Running Time: 56 minutes 55 seconds

Summit Entertainment Records 7567-87619-0 (2012)

Music composed by Carter Burwell. Conducted by Carter Burwell and John Ashton Thomas. Orchestrations by Carter Buwell, Sonny Kompanek and John Ashton Thomas. Additional music by Chris Willis. Theme from New Moon by Alexandre Desplat. Theme from Eclipse by Howard Shore. Recorded and mixed by Mike Farrow. Edited by Adam Smalley. Album produced by Carter Burwell.

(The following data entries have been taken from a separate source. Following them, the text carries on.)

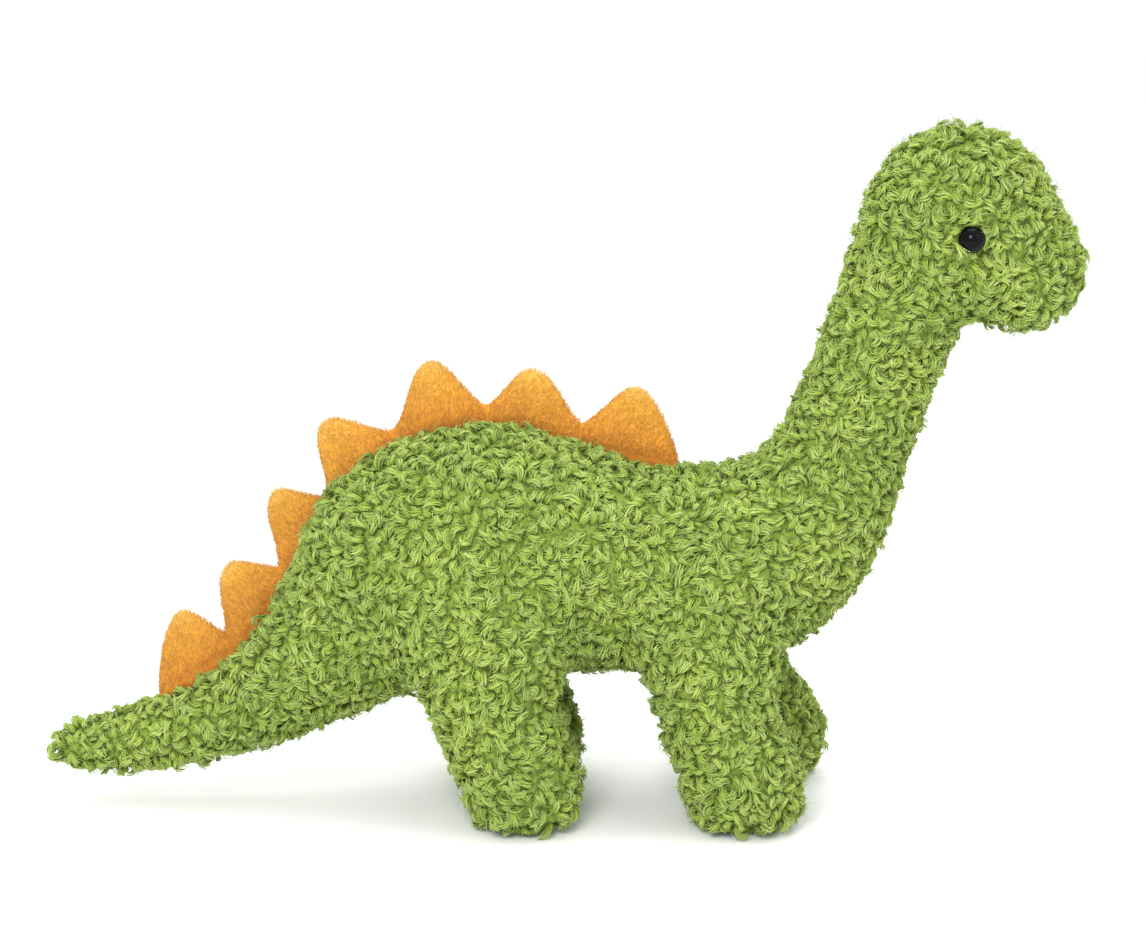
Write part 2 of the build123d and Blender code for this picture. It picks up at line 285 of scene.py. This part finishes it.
def way_out(points):
    """The way out of the body at each point."""
    slopes = []
    for axis in np.eye(3):
        ahead, behind = points + axis * SLOPE_STEP, points - axis * SLOPE_STEP
        slopes.append(body_field(ahead) - body_field(behind))
    return unit(np.stack(slopes, 1))


# --- which body each place belongs to ---------------------------------------------------------------------
def toward(lean_degrees):
    """The way forward and up at this many degrees over level."""
    lean = math.radians(lean_degrees)
    return np.array([math.cos(lean), 0, math.sin(lean)])


# only what is beyond these can be tail, neck or head
TAIL_BEHIND = -40 * MM
NECK_ABOVE = 90 * MM
HEAD_ABOVE = 150 * MM


# child: parent, joint, direction of the bend, how far before and after the joint it starts and ends
BENDS = {
    "neck": ("torso", "neck_bend", toward(60), -20 * MM, 20 * MM),
    "head": ("neck", "head_nod", toward(53), -14 * MM, 10 * MM),
    "tail": ("torso", "tail_swing", -toward(35), -18 * MM, 22 * MM),
}
LEG_BEND = (np.array([0, 0, -1.0]), 6 * MM, 30 * MM)
for leg_name in LEG_NAMES:
    BENDS[leg_name] = ("torso", leg_name.replace("leg_", "hip_"), *LEG_BEND)


def past_bend(points, body):
    """Which points lie past the start of a body's bend."""
    _, hinge, way, start, _ = BENDS[body]
    return (points - place_of(hinge)) @ way > start


def body_at(points):
    """The name of the body that each point belongs to."""
    names = np.full(len(points), "torso", dtype=object)
    names[past_bend(points, "tail") & (points[:, 0] < TAIL_BEHIND)] = "tail"
    names[past_bend(points, "neck") & (points[:, 2] > NECK_ABOVE)] = "neck"
    names[past_bend(points, "head") & (points[:, 2] > HEAD_ABOVE)] = "head"
    best = tube_field(points, TRUNK)
    for name, field in leg_fields(points).items():
        mine = (field < best) & (points[:, 2] < place_of("hip_front_right")[2])
        names[mine] = name
        best = np.where(mine, field, best)
    return names


def bend_piece(piece, body):
    """Attaches a torso piece to the torso's body; any other piece only has its transform baked into its mesh.
    """
    if body == "torso":
        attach(piece, "torso")
        return
    parent, hinge, way, start, end = BENDS[body]
    pivot = place_of(hinge)
    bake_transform(piece)


# --- materials --------------------------------------------------------------------------------------------
def new_material(name):
    material = bpy.data.materials.new(name)
    material.use_nodes = True
    tree = material.node_tree
    return material, tree, tree.nodes["Principled BSDF"]


def node(tree, kind, **settings):
    made = tree.nodes.new(kind)
    for key, value in settings.items():
        setattr(made, key, value)
    return made


def attribute(tree, name):
    return node(tree, "ShaderNodeAttribute", attribute_name=name)


def ramp(tree, source, stops):
    """A colour that follows a value, through these places and colours."""
    made = node(tree, "ShaderNodeValToRGB")
    elements = made.color_ramp.elements
    while len(elements) < len(stops):
        elements.new(0.5)
    for element, (place, color) in zip(elements, stops):
        element.position = place
        element.color = (*color, 1)
    tree.links.new(source, made.inputs["Fac"])
    return made.outputs["Color"]


MIX_COLORS = (6, 7)  # the Mix node's colour inputs
MIX_RESULT = 2  # and its colour output


def mixed(tree, kind, factor, a, b):
    made = node(tree, "ShaderNodeMix", data_type="RGBA", blend_type=kind)
    made.inputs[0].default_value = factor
    for slot_index, source in zip(MIX_COLORS, (a, b)):
        if isinstance(source, tuple):
            made.inputs[slot_index].default_value = (*source, 1)
        else:
            tree.links.new(source, made.inputs[slot_index])
    return made.outputs[MIX_RESULT]


def noise(tree, scale, detail=2.0):
    place = node(tree, "ShaderNodeTexCoord")
    made = node(tree, "ShaderNodeTexNoise")
    made.inputs["Scale"].default_value = scale
    made.inputs["Detail"].default_value = detail
    tree.links.new(place.outputs["Object"], made.inputs["Vector"])
    return made.outputs["Fac"]


# from the root of a lock to its tip; the darker, more saturated root colours are painted shade deep in the
# pile
ROOT_SHADED_GREENS = [
    (0.0, (0.2, 0.29, 0.028)),
    (0.35, (0.27, 0.38, 0.055)),
    (0.75, (0.34, 0.45, 0.105)),
    (1.0, (0.4, 0.51, 0.155)),
]
# from the foot of a spike to its top; the darker foot is painted shade where the pad sinks into the pile, and
# the lighter top is painted light on its rim
SHADED_AND_LIT_ORANGES = [
    (0.0, (0.55, 0.17, 0.008)),
    (0.35, (0.64, 0.27, 0.013)),
    (0.8, (0.67, 0.34, 0.026)),
    (1.0, (0.74, 0.44, 0.07)),
]


def lock_material():
    material, tree, shader = new_material("curly_pile")
    along = attribute(tree, "along").outputs["Fac"]
    tint = attribute(tree, "tint").outputs["Fac"]
    # painted shade: the lock darkens and grows more saturated towards its root
    color = ramp(tree, along, ROOT_SHADED_GREENS)
    shade = ramp(tree, tint, [(0.0, (0.78, 0.79, 0.7)), (0.5, (1, 1, 1)), (1.0, (1.16, 1.14, 1.16))])
    toned = mixed(tree, "MULTIPLY", 1.0, color, shade)
    patches = ramp(tree, noise(tree, 38), [(0.35, (0.9, 0.92, 0.86)), (0.65, (1.06, 1.04, 1.02))])
    final = mixed(tree, "MULTIPLY", 1.0, toned, patches)
    tree.links.new(final, shader.inputs["Base Color"])
    shader.inputs["Roughness"].default_value = 0.78
    shader.inputs["Specular IOR Level"].default_value = 0.25
    shader.inputs["Sheen Weight"].default_value = 0.2
    shader.inputs["Sheen Roughness"].default_value = 0.5
    shader.inputs["Sheen Tint"].default_value = (0.8, 1.0, 0.5, 1)
    return material


def backing_material():
    material, tree, shader = new_material("pile_backing")
    color = ramp(tree, noise(tree, 900, 3), [(0.3, (0.15, 0.22, 0.025)), (0.7, (0.25, 0.35, 0.05))])
    tree.links.new(color, shader.inputs["Base Color"])
    shader.inputs["Roughness"].default_value = 0.95
    return material


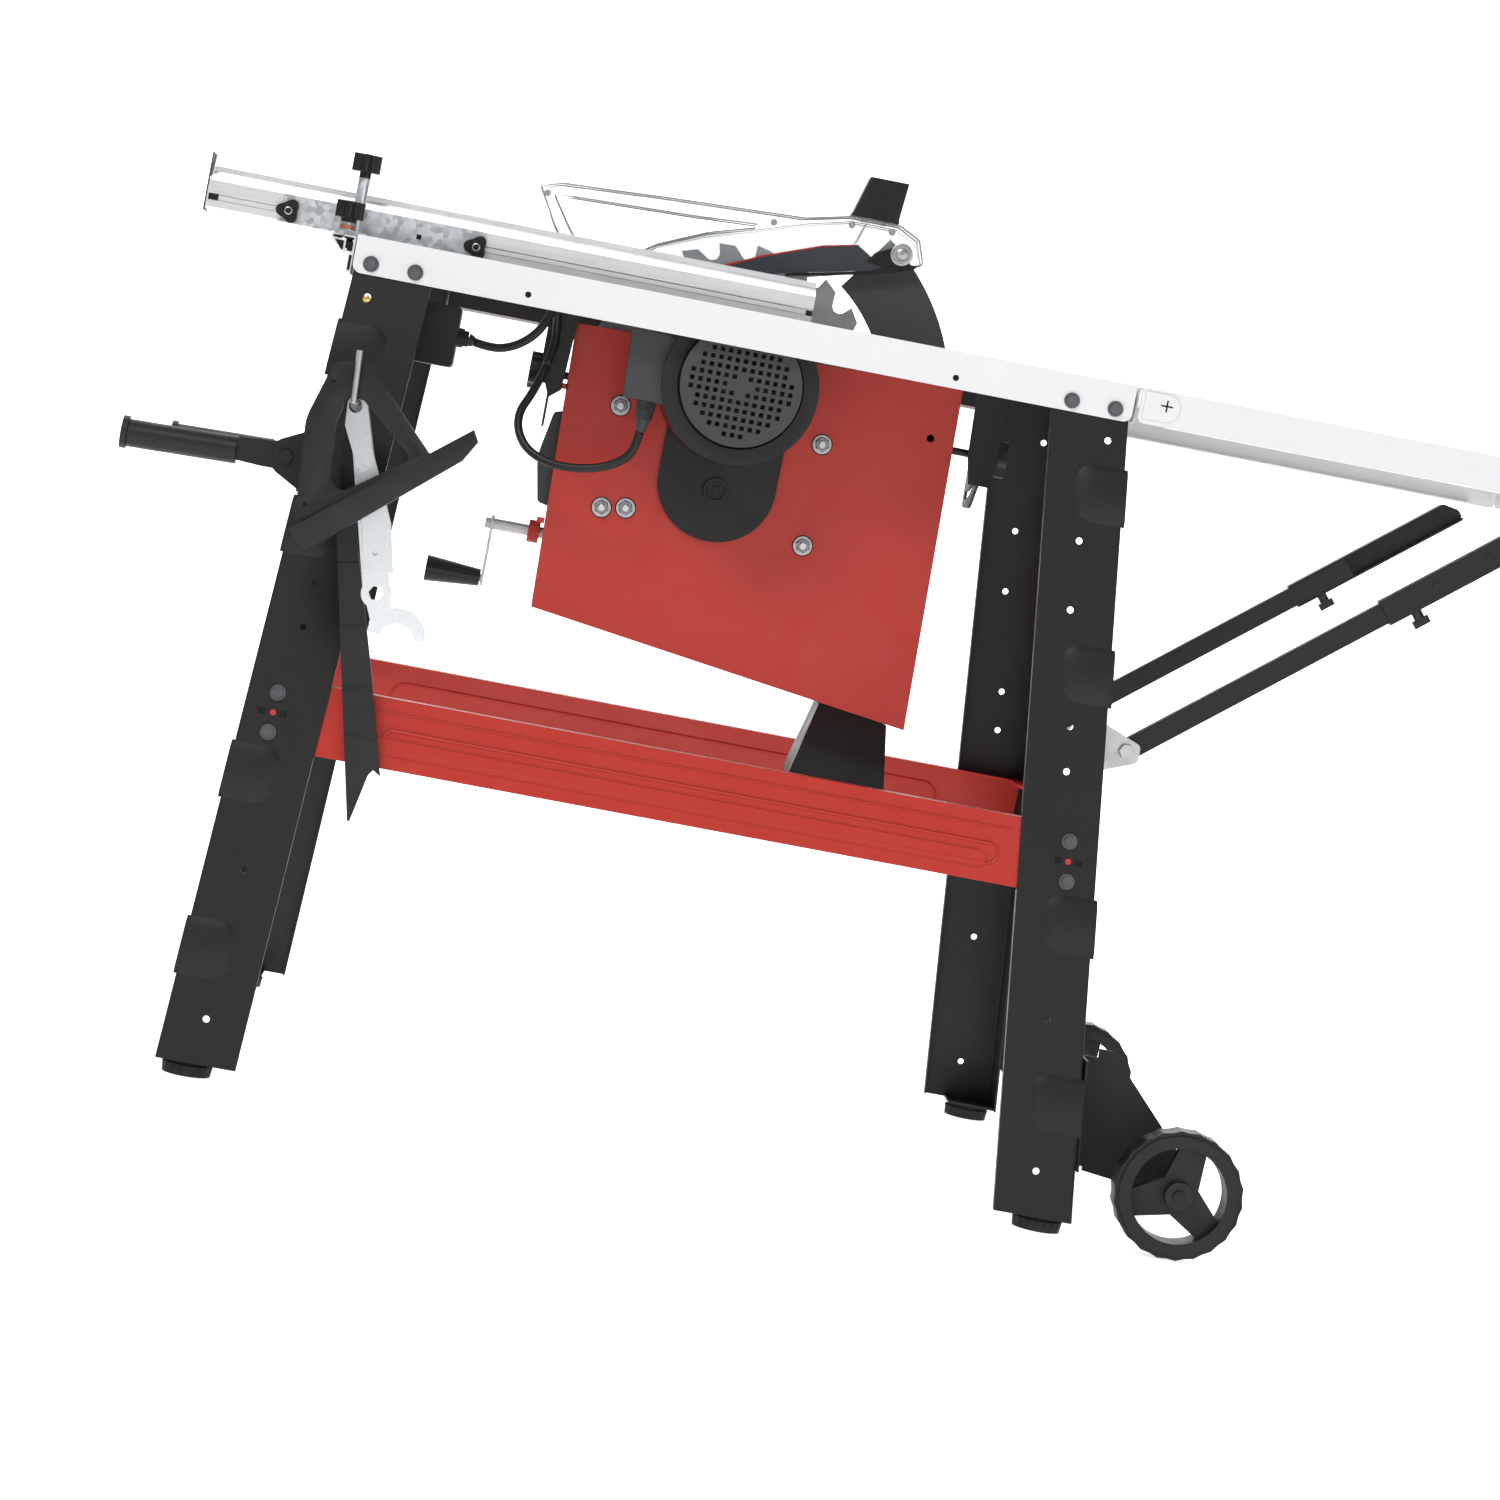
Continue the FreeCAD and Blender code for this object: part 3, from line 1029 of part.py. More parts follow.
def post_knob():
    knob = lobed((-8, -197, z(66)), (0, 0, 1), 16, 4, 6, 18)
    collar = rod((-8, -197, z(60.1)), (-8, -197, z(66)), 6)
    pin = rod((-8, -197, z(44)), (-8, -197, z(66)), 3.0)
    return join([knob, collar, pin])


# ---- loose tools on the hook -----------------------------------------------------------
def push_block():
    """Push handle: broad curved grip and a brace on a ribbed base board, hung by its loop."""
    y0, y1 = BLOCK_Y
    grip = [(8, -130, 12), (36, -126, 10), (49, -136, 8), (116, -204), (24, -286), (-3, -290, 6), (-10, -190, 50)]
    body = slab_xz(grip, y0, y1)
    hole = [(25, PEG[1] + PEG_R + 0.2, 4), (42, PEG[1] + PEG_R + 0.2, 5), (98, -210, 5), (36, -255, 8), (24, -244, 6),
            (19, -190, 20)]
    body = body.cut(slab_xz(hole, y0 - 5, y1 + 5))
    base = [(152, -171), (158, -182), (146, -203), (12, -318), (-7, -299)]
    board = slab_xz(base, y0 - 8, y1 + 20)
    pockets = []
    for i in range(6):
        share = (i + 0.5) / 6
        x, dz = 151 - 143 * share, -192 - 122 * share
        for y in (y0 - 6, y0 + 10, y0 + 26):
            pockets.append(rod((x + 2, y + 6, z(dz - 4)), (x - 10, y + 6, z(dz + 8)), 6.0))
    board = board.cut(Part.makeCompound(pockets))
    body = join([body, board])
    for x, dz in ((10, -150), (4, -272), (112, -208)):
        body = body.cut(rod((x, y0 - 1, z(dz)), (x, y0 + 3, z(dz)), 2.0))
    return body


HANG_HOLE_R = 6.6
HANG_DZ = PEG[1] + PEG_R - HANG_HOLE_R + 0.1


def hang_hole(y0, y1):
    return rod((PEG[0], y0 - 1, z(HANG_DZ)), (PEG[0], y1 + 1, z(HANG_DZ)), HANG_HOLE_R)


def push_stick():
    """Flat moulded stick with cross ribs, a notched end and a hanging hole."""
    y0, y1 = TOOL_Y + 10.5, TOOL_Y + 15.5
    outline = [(22, -158, 9), (45, -158, 9), (55, -289), (95, -422), (123, -525), (115, -520), (111, -526),
               (100, -580, 1.5), (79, -486), (37, -297)]
    body = slab_xz(outline, y0, y1)
    ribs = []
    for x0, dz0, x1, dz1 in ((43, -324, 64, -320), (57, -386, 81, -380), (71, -446, 98, -440), (81, -488, 112, -490)):
        ribs.append(slab_xz([(x0, dz0), (x1, dz1), (x1, dz1 - 2), (x0, dz0 - 2)], y0 - 1, y0))
    return join([body] + ribs).cut(hang_hole(y0, y1))


def spanners():
    """Two flat spanners: a stamped one in front, a hook spanner behind it."""
    y0 = TOOL_Y + 3.4
    y1 = y0 + 2.6
    front_plate = slab_xz([(24, -160, 8), (43, -160, 8), (56, -206), (88, -276), (99, -324), (70, -333), (62, -290),
                           (40, -218), (26, -190)], y0, y1)
    front_plate = front_plate.cut(hang_hole(y0, y1))
    front_plate = front_plate.cut(rod((78, y0 - 1, z(-308)), (78, y1 + 1, z(-308)), 2.2))
    y0, y1 = y1 + 0.4, y1 + 3.0
    shank = slab_xz([(24, -160, 8), (43, -160, 8), (99, -340), (105, -372), (86, -376), (72, -344)], y0, y1)
    boss = rod((86, y0, z(-347)), (86, y1, z(-347)), 15)
    jaw = rod((113, y0, z(-386)), (113, y1, z(-386)), 29)
    jaw = join([shank, boss, jaw]).cut(rod((114, y0 - 1, z(-391)), (114, y1 + 1, z(-391)), 18))
    jaw = jaw.cut(box(60, 170, y0 - 1, y1 + 1, z(-430), z(-386)))
    jaw = jaw.cut(hexagon((86, y0 - 1, z(-347)), (0, 1, 0), 13, 5))
    jaw = jaw.cut(hang_hole(y0, y1))
    return group([front_plate, jaw])


# ---- assemble --------------------------------------------------------------------------
add("table_top", table_top())
add("table_insert", table_insert())
add("front_guide_rail", front_guide_rail())
for front, end_name in ((True, "front"), (False, "rear")):
    for side, side_name in ((-1, "right"), (1, "left")):
        add(side_name + "_" + end_name + "_leg", leg(front, side))
add("rubber_feet", feet())
add("side_rails", group([side_rail(-1), side_rail(1)]))
add("cross_rails", group([cross_rail(True), cross_rail(False)]))
add("frame_bolts", frame_bolts())
add("tilt_brackets", tilt_brackets())
add("switch_box", switch_box())
add("start_button", push_button(-67, 6))
add("stop_button", push_button(-95, 8))
add("wheel_carrier", group(wheel_brackets() + [wheel_axle()]))
add("right_wheel", wheel(-1))
add("left_wheel", wheel(1))
add("handle_brackets", handle_brackets())
add("right_handle", transport_handle(-1))
add("left_handle", transport_handle(1))
add("tool_hook", tool_hook())
add("extension_table", extension_table())
add("strut_tubes", strut_tubes())
add("extension_fittings", group(table_hinges() + strut_pivots()))
add("strut_channels", strut_channels())
add("wing_screws", wing_screws())
add("saw_housing", saw_housing())
add("housing_cover", housing_cover())
add("guide_columns", guide_columns())
add("dust_chute", dust_chute())
add("crank_cover", crank_cover())
add("front_lock_knob", star_knob(213.5, -1))
add("rear_lock_knob", star_knob(679.0, 1))
add("lead_screw", lead_screw())
add("height_crank", height_crank())
add("crank_grip", crank_grip())
add("motor_housing", motor_housing())
add("fan_cover", fan_cover())
add("stator", stator())
add("rotor_and_fan", group([motor_shaft(), cooling_fan()]))
add("terminal_box", terminal_box())
add("slot_cover", slot_cover())
add("motor_carriage", motor_carriage())
add("saw_blade", saw_blade())
add("riving_knife", riving_knife())
add("guard_bolt", guard_bolt())
add("blade_guard", blade_guard())
add("dust_adapter", dust_adapter())
add("fence_bracket", fence_bracket())
add("rip_fence", rip_fence())
add("front_fence_nut", fence_nut(-78))
add("rear_fence_nut", fence_nut(116))
add("clamp_knob", clamp_knob())
add("post_knob", post_knob())
add("push_block", push_block())
add("push_stick", push_stick())
add("spanners", spanners())
add("switch_cable", tube(SWITCH_CABLE, CABLE_R, "switch_cable"))
add("motor_cable", tube(MOTOR_CABLE, CABLE_R, "motor_cable"))

low = V(1e9, 1e9, 1e9)
high = V(-1e9, -1e9, -1e9)
for name, shape in NODES.items():
    shape.translate(V(-ORIGIN_X, 0, 0))
    shape.exportStep("parts/" + name + ".step")
    bounds = shape.BoundBox
    low = V(min(low.x, bounds.XMin), min(low.y, bounds.YMin), min(low.z, bounds.ZMin))
    high = V(max(high.x, bounds.XMax), max(high.y, bounds.YMax), max(high.z, bounds.ZMax))
    if not shape.isValid() or shape.Volume <= 0:
        print("CHECK", name, shape.isValid(), shape.Volume)
print("nodes", len(NODES), "low", low, "high", high)
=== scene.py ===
"""Looks of the table saw: materials, softened sheet-metal pieces, cables and small fittings.

Everything is in metres in the row frame. Places are worked out from the CAD nodes' boxes, or given
as (x, y, dz): x from the table's front edge, y from its centre line, dz from the table top, in mm.
"""
import bmesh
import bpy
import json
import math
from mathutils import Matrix, Vector

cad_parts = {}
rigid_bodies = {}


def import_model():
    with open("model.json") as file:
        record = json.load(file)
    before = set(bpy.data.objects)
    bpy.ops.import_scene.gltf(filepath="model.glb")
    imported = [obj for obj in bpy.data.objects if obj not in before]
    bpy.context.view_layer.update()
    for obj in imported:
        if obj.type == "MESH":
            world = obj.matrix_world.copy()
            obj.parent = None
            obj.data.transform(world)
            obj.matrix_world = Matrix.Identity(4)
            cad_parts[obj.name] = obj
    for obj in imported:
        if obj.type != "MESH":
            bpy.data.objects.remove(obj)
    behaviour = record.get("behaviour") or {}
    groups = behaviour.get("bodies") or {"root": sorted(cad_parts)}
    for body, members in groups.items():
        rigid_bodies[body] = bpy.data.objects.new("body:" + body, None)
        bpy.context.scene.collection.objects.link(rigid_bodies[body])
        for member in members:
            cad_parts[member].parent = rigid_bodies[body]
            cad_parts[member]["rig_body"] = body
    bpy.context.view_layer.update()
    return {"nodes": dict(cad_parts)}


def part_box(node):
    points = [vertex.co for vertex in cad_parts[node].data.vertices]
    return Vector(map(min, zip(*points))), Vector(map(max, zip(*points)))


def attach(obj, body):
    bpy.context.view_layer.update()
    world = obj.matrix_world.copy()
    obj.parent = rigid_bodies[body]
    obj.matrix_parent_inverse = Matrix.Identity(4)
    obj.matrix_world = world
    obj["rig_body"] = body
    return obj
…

  1. November 29, 2012 at 6:55 am

    Nice review! Now if only they sold the score in unmarked paper bags…

  2. Edmund Meinerts
    December 3, 2012 at 5:46 am

    I think it’s interesting to note that the climactic action cues “A Crack in the Earth” and “Aro’s End” are actually co-written by Christopher Willis. Interestingly, he has also contributed additional music to a number of Henry Jackman scores including Gulliver’s Travels and X-Men: First Class. So maybe Burwell really did feel out of his depth providing action music of that kind of stature. Doesn’t take away from how surprisingly good his scores have been for the final two entries, though.